You see this man Xerxes wants to be Jesus… he thinks he’s Jesus… Xerxes reveals something of the wicked, evil, selfish, egotistical desire of humanity to be God, to sit on a throne, to rule over nations, to ravage and abuse women, to indulge in food and drink in excess. You know we might say he’s like the first American.

Let me ask you this question… think about this for a moment… as we’ve read the words of the book of Esther. Did you notice what’s missing? Or let rephrase that… who’s missing in the story? We’re reading the Bible right? We’ve just read the first nine verses of the book of Esther and God is not mentioned, the name of the Lord doesn’t appear. And if we read the whole book of Esther, God is never mentioned once. It’s a "godless" book. God never appears. He doesn’t speak. No angel shows up. The heavens don’t open. There are no miracles. There’s nothing supernatural. There’s no mention of Jerusalem, and the temple, and the presence of God. There’s no mention of God anywhere in the entirety of the book of Esther.

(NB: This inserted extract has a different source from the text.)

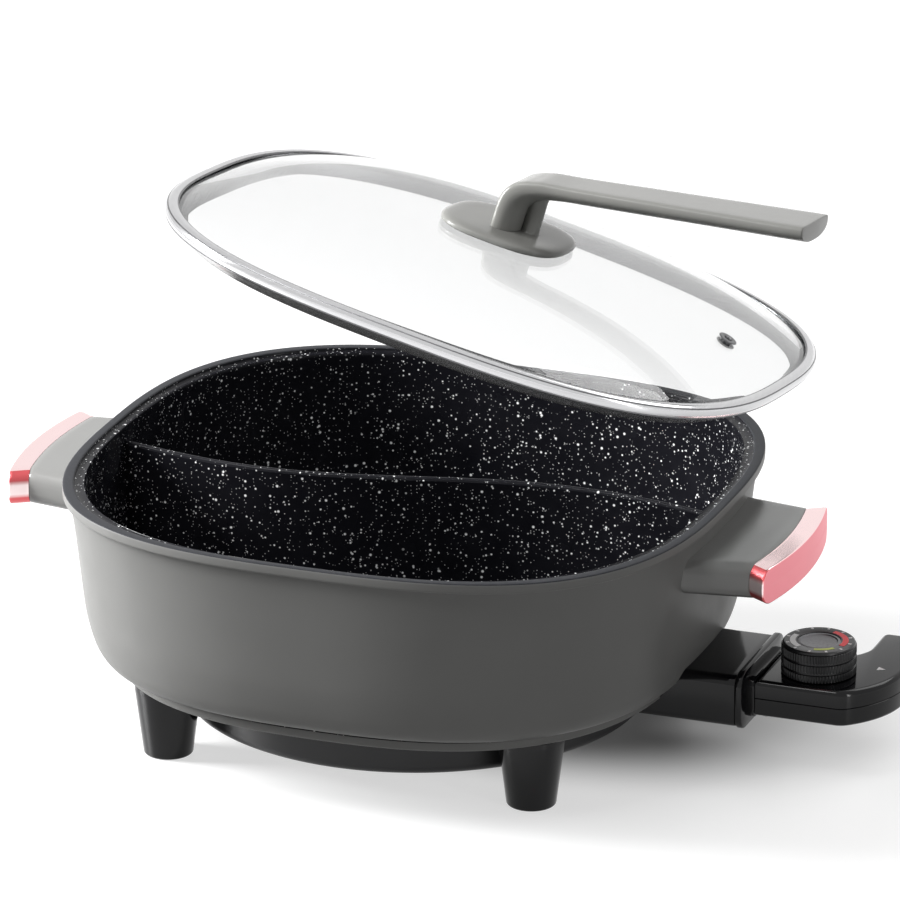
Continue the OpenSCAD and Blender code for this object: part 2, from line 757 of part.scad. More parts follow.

But let me assure you of this… God is silhouetted through the book of Esther… God works in Esther through his invisible hand of providence. You see, history is not circumstance, happenstance, or any chance. History is governed by our sovereign God who rules and reigns over all peoples, times, and places. God is in the details of history, working everything out according to a plan for his glory and our good.

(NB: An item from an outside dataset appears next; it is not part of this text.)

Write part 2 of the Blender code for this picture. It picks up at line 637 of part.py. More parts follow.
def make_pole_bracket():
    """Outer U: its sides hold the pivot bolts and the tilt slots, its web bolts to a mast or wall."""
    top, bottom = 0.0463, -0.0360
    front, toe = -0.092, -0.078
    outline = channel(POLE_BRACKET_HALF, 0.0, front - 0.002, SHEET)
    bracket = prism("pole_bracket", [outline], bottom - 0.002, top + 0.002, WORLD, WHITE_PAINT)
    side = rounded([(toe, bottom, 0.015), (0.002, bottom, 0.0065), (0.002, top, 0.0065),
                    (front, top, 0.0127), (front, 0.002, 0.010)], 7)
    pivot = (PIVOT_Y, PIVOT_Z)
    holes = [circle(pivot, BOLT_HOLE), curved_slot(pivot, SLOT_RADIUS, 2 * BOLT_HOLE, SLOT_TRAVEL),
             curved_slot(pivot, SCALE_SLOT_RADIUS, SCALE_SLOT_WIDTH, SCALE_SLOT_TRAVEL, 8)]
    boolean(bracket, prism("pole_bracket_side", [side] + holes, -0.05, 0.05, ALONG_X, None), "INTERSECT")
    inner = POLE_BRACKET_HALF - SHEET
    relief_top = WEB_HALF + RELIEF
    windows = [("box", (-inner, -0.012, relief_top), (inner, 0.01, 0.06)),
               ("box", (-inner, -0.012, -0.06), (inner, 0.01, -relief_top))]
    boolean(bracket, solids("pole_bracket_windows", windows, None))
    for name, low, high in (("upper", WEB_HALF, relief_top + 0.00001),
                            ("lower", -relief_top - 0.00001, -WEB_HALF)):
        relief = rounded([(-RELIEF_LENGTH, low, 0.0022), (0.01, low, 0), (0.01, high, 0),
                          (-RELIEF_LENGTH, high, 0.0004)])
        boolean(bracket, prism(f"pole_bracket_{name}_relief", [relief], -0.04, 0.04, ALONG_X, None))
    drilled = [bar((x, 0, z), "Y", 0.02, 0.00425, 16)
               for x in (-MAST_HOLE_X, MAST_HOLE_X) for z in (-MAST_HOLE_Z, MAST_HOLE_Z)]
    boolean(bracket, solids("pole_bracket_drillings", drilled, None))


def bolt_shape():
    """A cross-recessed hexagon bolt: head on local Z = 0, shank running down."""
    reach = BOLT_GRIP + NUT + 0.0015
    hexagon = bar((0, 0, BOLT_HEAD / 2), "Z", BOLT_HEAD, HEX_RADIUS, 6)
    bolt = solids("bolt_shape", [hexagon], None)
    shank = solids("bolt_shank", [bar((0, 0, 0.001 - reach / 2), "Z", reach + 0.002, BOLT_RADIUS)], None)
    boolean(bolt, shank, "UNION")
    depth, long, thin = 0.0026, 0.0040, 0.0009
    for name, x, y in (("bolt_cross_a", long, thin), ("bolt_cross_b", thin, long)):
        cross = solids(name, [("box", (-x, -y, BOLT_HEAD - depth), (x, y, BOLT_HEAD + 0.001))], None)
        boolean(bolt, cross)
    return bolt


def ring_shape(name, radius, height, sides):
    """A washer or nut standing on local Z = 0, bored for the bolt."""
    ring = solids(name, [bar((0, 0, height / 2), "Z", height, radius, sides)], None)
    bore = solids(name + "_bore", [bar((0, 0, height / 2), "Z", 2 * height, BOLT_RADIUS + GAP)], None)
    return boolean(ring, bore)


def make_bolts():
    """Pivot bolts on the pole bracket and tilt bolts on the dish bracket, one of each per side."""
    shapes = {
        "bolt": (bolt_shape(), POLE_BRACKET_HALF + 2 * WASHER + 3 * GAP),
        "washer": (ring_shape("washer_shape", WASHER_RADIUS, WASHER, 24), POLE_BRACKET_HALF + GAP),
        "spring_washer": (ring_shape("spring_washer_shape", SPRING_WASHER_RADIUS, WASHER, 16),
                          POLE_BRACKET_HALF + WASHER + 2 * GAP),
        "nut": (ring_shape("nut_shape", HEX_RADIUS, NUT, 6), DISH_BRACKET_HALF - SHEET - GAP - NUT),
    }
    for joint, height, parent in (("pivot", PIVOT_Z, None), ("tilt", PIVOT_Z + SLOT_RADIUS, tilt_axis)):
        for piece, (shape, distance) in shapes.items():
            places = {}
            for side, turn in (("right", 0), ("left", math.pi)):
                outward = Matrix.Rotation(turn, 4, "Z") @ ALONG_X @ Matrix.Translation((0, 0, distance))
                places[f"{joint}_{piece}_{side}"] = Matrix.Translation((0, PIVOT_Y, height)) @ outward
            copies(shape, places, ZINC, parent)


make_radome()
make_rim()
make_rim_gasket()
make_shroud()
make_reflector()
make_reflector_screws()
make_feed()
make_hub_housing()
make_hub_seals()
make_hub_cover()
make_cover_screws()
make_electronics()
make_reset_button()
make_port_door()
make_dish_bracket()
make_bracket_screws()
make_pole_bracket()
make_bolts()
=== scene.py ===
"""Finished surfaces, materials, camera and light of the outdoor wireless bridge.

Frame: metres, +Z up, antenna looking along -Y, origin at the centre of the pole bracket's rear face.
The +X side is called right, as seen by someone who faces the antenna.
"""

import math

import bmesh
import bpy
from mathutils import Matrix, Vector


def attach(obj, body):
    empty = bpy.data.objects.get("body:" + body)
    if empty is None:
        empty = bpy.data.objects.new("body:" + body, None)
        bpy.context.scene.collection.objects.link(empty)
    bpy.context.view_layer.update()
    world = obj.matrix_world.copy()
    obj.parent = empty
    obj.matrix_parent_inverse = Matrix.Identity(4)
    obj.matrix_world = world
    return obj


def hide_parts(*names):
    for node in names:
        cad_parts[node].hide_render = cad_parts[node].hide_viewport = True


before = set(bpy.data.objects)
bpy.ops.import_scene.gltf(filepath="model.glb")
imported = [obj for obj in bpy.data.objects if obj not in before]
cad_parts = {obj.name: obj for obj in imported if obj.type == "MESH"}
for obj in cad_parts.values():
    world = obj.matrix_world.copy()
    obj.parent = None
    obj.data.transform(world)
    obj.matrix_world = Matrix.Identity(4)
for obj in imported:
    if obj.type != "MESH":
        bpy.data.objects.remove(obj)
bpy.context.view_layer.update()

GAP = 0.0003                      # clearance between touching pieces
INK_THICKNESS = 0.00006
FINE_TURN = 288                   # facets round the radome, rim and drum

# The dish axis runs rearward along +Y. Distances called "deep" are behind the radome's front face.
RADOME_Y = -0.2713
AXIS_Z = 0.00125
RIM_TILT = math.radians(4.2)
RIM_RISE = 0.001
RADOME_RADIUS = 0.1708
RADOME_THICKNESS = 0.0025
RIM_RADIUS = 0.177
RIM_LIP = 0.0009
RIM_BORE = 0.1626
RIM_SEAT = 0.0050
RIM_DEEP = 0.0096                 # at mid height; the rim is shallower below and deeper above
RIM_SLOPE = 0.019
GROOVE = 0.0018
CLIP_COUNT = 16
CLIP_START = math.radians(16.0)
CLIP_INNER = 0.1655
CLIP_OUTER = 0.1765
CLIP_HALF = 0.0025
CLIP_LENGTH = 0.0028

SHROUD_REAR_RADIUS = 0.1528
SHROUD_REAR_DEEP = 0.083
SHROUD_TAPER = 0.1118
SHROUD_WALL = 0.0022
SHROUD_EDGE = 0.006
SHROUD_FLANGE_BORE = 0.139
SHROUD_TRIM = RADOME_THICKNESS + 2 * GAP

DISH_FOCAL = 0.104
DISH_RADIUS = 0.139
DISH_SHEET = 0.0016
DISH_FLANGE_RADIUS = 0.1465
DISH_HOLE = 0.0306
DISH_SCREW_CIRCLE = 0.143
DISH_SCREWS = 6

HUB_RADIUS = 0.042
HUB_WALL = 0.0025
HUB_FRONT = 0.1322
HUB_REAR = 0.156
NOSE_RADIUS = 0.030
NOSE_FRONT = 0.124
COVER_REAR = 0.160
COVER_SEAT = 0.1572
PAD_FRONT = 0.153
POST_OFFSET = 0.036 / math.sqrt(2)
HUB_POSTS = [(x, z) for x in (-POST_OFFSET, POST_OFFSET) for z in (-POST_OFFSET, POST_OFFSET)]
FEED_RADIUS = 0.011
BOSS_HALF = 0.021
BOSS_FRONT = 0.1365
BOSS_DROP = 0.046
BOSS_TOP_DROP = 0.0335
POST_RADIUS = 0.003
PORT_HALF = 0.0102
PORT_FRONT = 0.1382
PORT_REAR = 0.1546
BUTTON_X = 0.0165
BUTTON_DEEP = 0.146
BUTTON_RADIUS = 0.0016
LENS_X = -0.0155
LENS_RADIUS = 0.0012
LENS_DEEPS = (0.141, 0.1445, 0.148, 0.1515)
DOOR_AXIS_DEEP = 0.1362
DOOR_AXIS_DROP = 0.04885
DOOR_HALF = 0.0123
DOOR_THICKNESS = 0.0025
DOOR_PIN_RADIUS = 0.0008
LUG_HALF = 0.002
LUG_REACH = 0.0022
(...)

And maybe today you feel a bit like the story of Esther feels? I want you to know that God is at work in your life as well. You may never hear his voice. You may never see an angel. That prayer may not be answered the way you asked. The voice of God may not come thundering down, but let me assure you that God is active, present, and at work in the lives of his people… even those who are far away from him… even those in godless Persia.

You see, here’s the good news: above Xerxes, there’s another King. This is not the only book of the Bible. It’s just part of the story that leads to a greater King. You see above Xerxes, there’s another throne, a greater throne, and seated on it is another King named Jesus. And Jesus is our King, and unlike Xerxes, he got off his throne. He didn’t just invite us to come and worship him. First he came down to live among us. He lived the life we all live. He experienced the trials we all face. He died the death we all should. But praise God he was raised on the third day. He’s seated on a greater throne in heaven. And I need you to know today that Jesus is a better King.

You see Xerxes was the son of Darius, but Jesus is the Son of God. Xerxes never tasted poverty nor humility, but Jesus tasted both poverty and humility to identify with us. Xerxes used his power to abuse women, but Jesus used his power to honor women. Xerxes spent his entire life being served, but Jesus spent his entire life serving others. Xerxes killed his enemies with an army of millions, but Jesus died for his enemies, saving billions. Xerxes sat on a throne in Susa, but Jesus sits on a throne in heaven. Xerxes was the most powerful man on earth, but Jesus made both the heavens and the earth.

Xerxes died and today, no one worships him as god; but Jesus conquered death and billions worship Him as the only God. Xerxes’ kingdom came to an end, but Jesus’ kingdom has no end. Xerxes declared himself the king of kings, but he died. Xerxes stood before and was judged by the one and only King of kings, the Lord Jesus Christ.

Church today is our day of celebration. We are citizens of a greater kingdom. We have received a greater gift. We are looking forward to a greater blessing, and we gather in the name of Jesus Christ. He is our great King. He is a better King than any and every king. He is the King of kings, and so we celebrate Jesus Christ. We rejoice and are glad that our King knows us, that our King loves us, that our King saves us, that our King seeks us, that our King serves us, and our King is preparing a banquet for us. Amen?

Jesus is Better… He is a Greater King!